**MATERIAL**
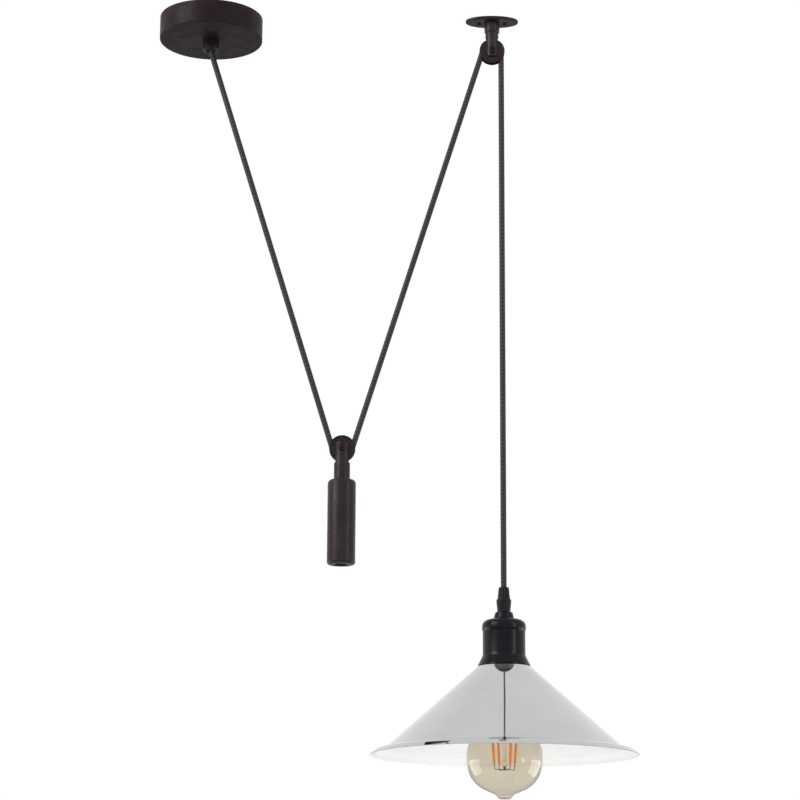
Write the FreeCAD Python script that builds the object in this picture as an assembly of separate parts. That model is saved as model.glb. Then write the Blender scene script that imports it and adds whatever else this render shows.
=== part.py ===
import FreeCAD, Part
import math
import os

# Rise and fall pendant. A flex leaves a canopy, runs down round a pulley that carries a counterweight,
# up over a pulley on the ceiling, and down to the lamp: lifting the lamp lowers the weight.
# Millimetres, Z up. The origin is the canopy's centre on the ceiling. X runs from the canopy to the
# ceiling pulley, and the pulley axles lie along Y.

V = FreeCAD.Vector

# ---- Driving dimensions ----

# Where the pieces hang
PULLEY_X = 291.0            # canopy centre to the ceiling pulley's axle
PULLEY_AXLE_Z = -34.5
WEIGHT_AXLE_Z = -455.5
CUP_TOP_Z = -618.4          # top of the lamp's cup

# Running and seating clearances
RUNNING_GAP = 0.3           # between pieces that move past each other
SHAFT_GAP = 0.08            # radial, a bush on its axle
SEAT_GAP = 0.05             # between pieces screwed or pushed together

# Flex
FLEX_D = 5.8
CORE_D = 1.9                # one insulated conductor
CORE_PITCH_R = 1.25         # conductors lie on this circle inside the flex

# Grooved pulley, the same one above and below
SHEAVE_D = 26.0
SHEAVE_WIDTH = 8.4
SHEAVE_LIP = 0.25           # how much each side of the groove opens outward
SHEAVE_EDGE = 0.35          # rounding of the rim
BUSH_R = 3.2
BUSH_STANDOUT = 0.15        # bush past the wheel's face, each side
GROOVE_DEPTH = 6.8

# Axle screws
AXLE_R = 2.0
AXLE_HEAD_R = 3.4
AXLE_HEAD_T = 2.1
AXLE_SOCKET_AF = 2.5
AXLE_SOCKET_DEPTH = 1.3
AXLE_NUT_AF = 6.6
AXLE_NUT_T = 2.6
SPOT_FACE_R = 4.1
SPOT_FACE_DEPTH = 0.9

# Canopy
CANOPY_R = 53.0
CANOPY_HEIGHT = 24.0
CANOPY_WALL = 1.0
CANOPY_EDGE = 1.2
BRACKET_WIDTH = 18.0
BRACKET_T = 1.5
BRACKET_EAR = 14.0
BRACKET_BEND = 2.5
BRACKET_SLOT_X = 36.0
BRACKET_SLOT_R = 2.4
BRACKET_SLOT_LENGTH = 12.0
BRACKET_CABLE_R = 6.0
SIDE_SCREW_Z = -9.0
SIDE_SCREW_R = 2.0
SIDE_SCREW_LENGTH = 7.0
SIDE_SCREW_SOCKET_AF = 2.0

# Canopy cord grip
GRIP_R = 8.4
GRIP_LENGTH = 12.0
GRIP_NOSE = 3.6             # rounding of its lower end
GRIP_MOUTH_R = 5.0          # the bore opens out to this at the mouth
GRIP_THREAD_R = 5.0
GRIP_THREAD_LENGTH = 6.5
GRIP_NUT_AF = 14.0
GRIP_NUT_T = 3.0
GRIP_SCREW_R = 1.5
GRIP_SCREW_DROP = 5.0       # below the canopy's underside
FLEX_TAIL_Z = -14.0         # where the flex's cover ends inside the canopy

# Terminal block in the canopy
POLE_COUNT = 3
POLE_PITCH = 9.0
POLE_WIDTH = 5.6
BLOCK_X = 12.0
BLOCK_LENGTH = 16.0
BLOCK_WEB_T = 4.0
BLOCK_DEPTH = 11.5
BARREL_R = 2.2
BARREL_BORE_R = 1.2
BARREL_INSET = 1.2
BARREL_DROP = 7.5           # barrel axis below the bracket
CLAMP_SCREW_R = 1.2
CLAMP_SCREW_INSET = 4.0
BLOCK_SCREW_R = 1.1
BLOCK_SCREW_HEAD_R = 1.6
BLOCK_SCREW_HEAD_T = 1.5

# Ceiling pulley plate and hanger
PLATE_HALF_LENGTH = 27.2    # oval plate, longer along X
PLATE_HALF_WIDTH = 14.0
PLATE_T = 3.0
PLATE_TOP_EDGE = 0.5
PLATE_FOOT_EDGE = 1.2
PLATE_HOLE_PITCH = 25.0
PLATE_HOLE_R = 2.2
PLATE_SINK_R = 4.2
PLATE_SCREW_R = 3.0
PLATE_SCREW_HEAD_R = 5.4
PLATE_SCREW_LENGTH = 12.0
STEM_R = 7.8
STEM_LENGTH = 10.0
STEM_NECK_R = 6.7
CHEEK_REACH = 6.5           # cheek past the axle
CHEEK_ROUND = 1.6
SLOT_CLEARANCE = 1.8        # between the sheave's rim and the slot's closed end

# Counterweight
WEIGHT_FORK_R = 8.0
WEIGHT_R = 14.0
WEIGHT_LENGTH = 85.0
WEIGHT_BELOW_AXLE = 31.7    # axle to the top of the weight
WEIGHT_TOP_ROUND = 4.0
WEIGHT_BOTTOM_ROUND = 2.6
WEIGHT_RECESS_R = 8.5
WEIGHT_RECESS_DEPTH = 2.0
STUD_R = 4.0
STUD_IN_FORK = 10.0
STUD_IN_WEIGHT = 14.0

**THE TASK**
Your task is to output all of the data above word for word.

**TASK ANSWER**
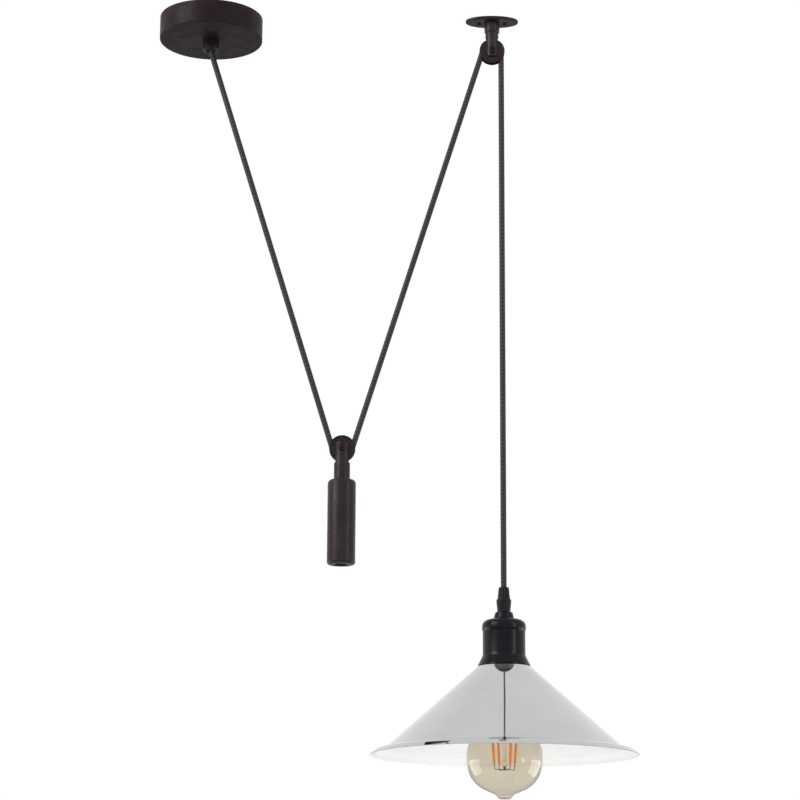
Write the FreeCAD Python script that builds the object in this picture as an assembly of separate parts. That model is saved as model.glb. Then write the Blender scene script that imports it and adds whatever else this render shows.
=== part.py ===
import FreeCAD, Part
import math
import os

# Rise and fall pendant. A flex leaves a canopy, runs down round a pulley that carries a counterweight,
# up over a pulley on the ceiling, and down to the lamp: lifting the lamp lowers the weight.
# Millimetres, Z up. The origin is the canopy's centre on the ceiling. X runs from the canopy to the
# ceiling pulley, and the pulley axles lie along Y.

V = FreeCAD.Vector

# ---- Driving dimensions ----

# Where the pieces hang
PULLEY_X = 291.0            # canopy centre to the ceiling pulley's axle
PULLEY_AXLE_Z = -34.5
WEIGHT_AXLE_Z = -455.5
CUP_TOP_Z = -618.4          # top of the lamp's cup

# Running and seating clearances
RUNNING_GAP = 0.3           # between pieces that move past each other
SHAFT_GAP = 0.08            # radial, a bush on its axle
SEAT_GAP = 0.05             # between pieces screwed or pushed together

# Flex
FLEX_D = 5.8
CORE_D = 1.9                # one insulated conductor
CORE_PITCH_R = 1.25         # conductors lie on this circle inside the flex

# Grooved pulley, the same one above and below
SHEAVE_D = 26.0
SHEAVE_WIDTH = 8.4
SHEAVE_LIP = 0.25           # how much each side of the groove opens outward
SHEAVE_EDGE = 0.35          # rounding of the rim
BUSH_R = 3.2
BUSH_STANDOUT = 0.15        # bush past the wheel's face, each side
GROOVE_DEPTH = 6.8

# Axle screws
AXLE_R = 2.0
AXLE_HEAD_R = 3.4
AXLE_HEAD_T = 2.1
AXLE_SOCKET_AF = 2.5
AXLE_SOCKET_DEPTH = 1.3
AXLE_NUT_AF = 6.6
AXLE_NUT_T = 2.6
SPOT_FACE_R = 4.1
SPOT_FACE_DEPTH = 0.9

# Canopy
CANOPY_R = 53.0
CANOPY_HEIGHT = 24.0
CANOPY_WALL = 1.0
CANOPY_EDGE = 1.2
BRACKET_WIDTH = 18.0
BRACKET_T = 1.5
BRACKET_EAR = 14.0
BRACKET_BEND = 2.5
BRACKET_SLOT_X = 36.0
BRACKET_SLOT_R = 2.4
BRACKET_SLOT_LENGTH = 12.0
BRACKET_CABLE_R = 6.0
SIDE_SCREW_Z = -9.0
SIDE_SCREW_R = 2.0
SIDE_SCREW_LENGTH = 7.0
SIDE_SCREW_SOCKET_AF = 2.0

# Canopy cord grip
GRIP_R = 8.4
GRIP_LENGTH = 12.0
GRIP_NOSE = 3.6             # rounding of its lower end
GRIP_MOUTH_R = 5.0          # the bore opens out to this at the mouth
GRIP_THREAD_R = 5.0
GRIP_THREAD_LENGTH = 6.5
GRIP_NUT_AF = 14.0
GRIP_NUT_T = 3.0
GRIP_SCREW_R = 1.5
GRIP_SCREW_DROP = 5.0       # below the canopy's underside
FLEX_TAIL_Z = -14.0         # where the flex's cover ends inside the canopy

# Terminal block in the canopy
POLE_COUNT = 3
POLE_PITCH = 9.0
POLE_WIDTH = 5.6
BLOCK_X = 12.0
BLOCK_LENGTH = 16.0
BLOCK_WEB_T = 4.0
BLOCK_DEPTH = 11.5
BARREL_R = 2.2
BARREL_BORE_R = 1.2
BARREL_INSET = 1.2
BARREL_DROP = 7.5           # barrel axis below the bracket
CLAMP_SCREW_R = 1.2
CLAMP_SCREW_INSET = 4.0
BLOCK_SCREW_R = 1.1
BLOCK_SCREW_HEAD_R = 1.6
BLOCK_SCREW_HEAD_T = 1.5

# Ceiling pulley plate and hanger
PLATE_HALF_LENGTH = 27.2    # oval plate, longer along X
PLATE_HALF_WIDTH = 14.0
PLATE_T = 3.0
PLATE_TOP_EDGE = 0.5
PLATE_FOOT_EDGE = 1.2
PLATE_HOLE_PITCH = 25.0
PLATE_HOLE_R = 2.2
PLATE_SINK_R = 4.2
PLATE_SCREW_R = 3.0
PLATE_SCREW_HEAD_R = 5.4
PLATE_SCREW_LENGTH = 12.0
STEM_R = 7.8
STEM_LENGTH = 10.0
STEM_NECK_R = 6.7
CHEEK_REACH = 6.5           # cheek past the axle
CHEEK_ROUND = 1.6
SLOT_CLEARANCE = 1.8        # between the sheave's rim and the slot's closed end

# Counterweight
WEIGHT_FORK_R = 8.0
WEIGHT_R = 14.0
WEIGHT_LENGTH = 85.0
WEIGHT_BELOW_AXLE = 31.7    # axle to the top of the weight
WEIGHT_TOP_ROUND = 4.0
WEIGHT_BOTTOM_ROUND = 2.6
WEIGHT_RECESS_R = 8.5
WEIGHT_RECESS_DEPTH = 2.0
STUD_R = 4.0
STUD_IN_FORK = 10.0
STUD_IN_WEIGHT = 14.0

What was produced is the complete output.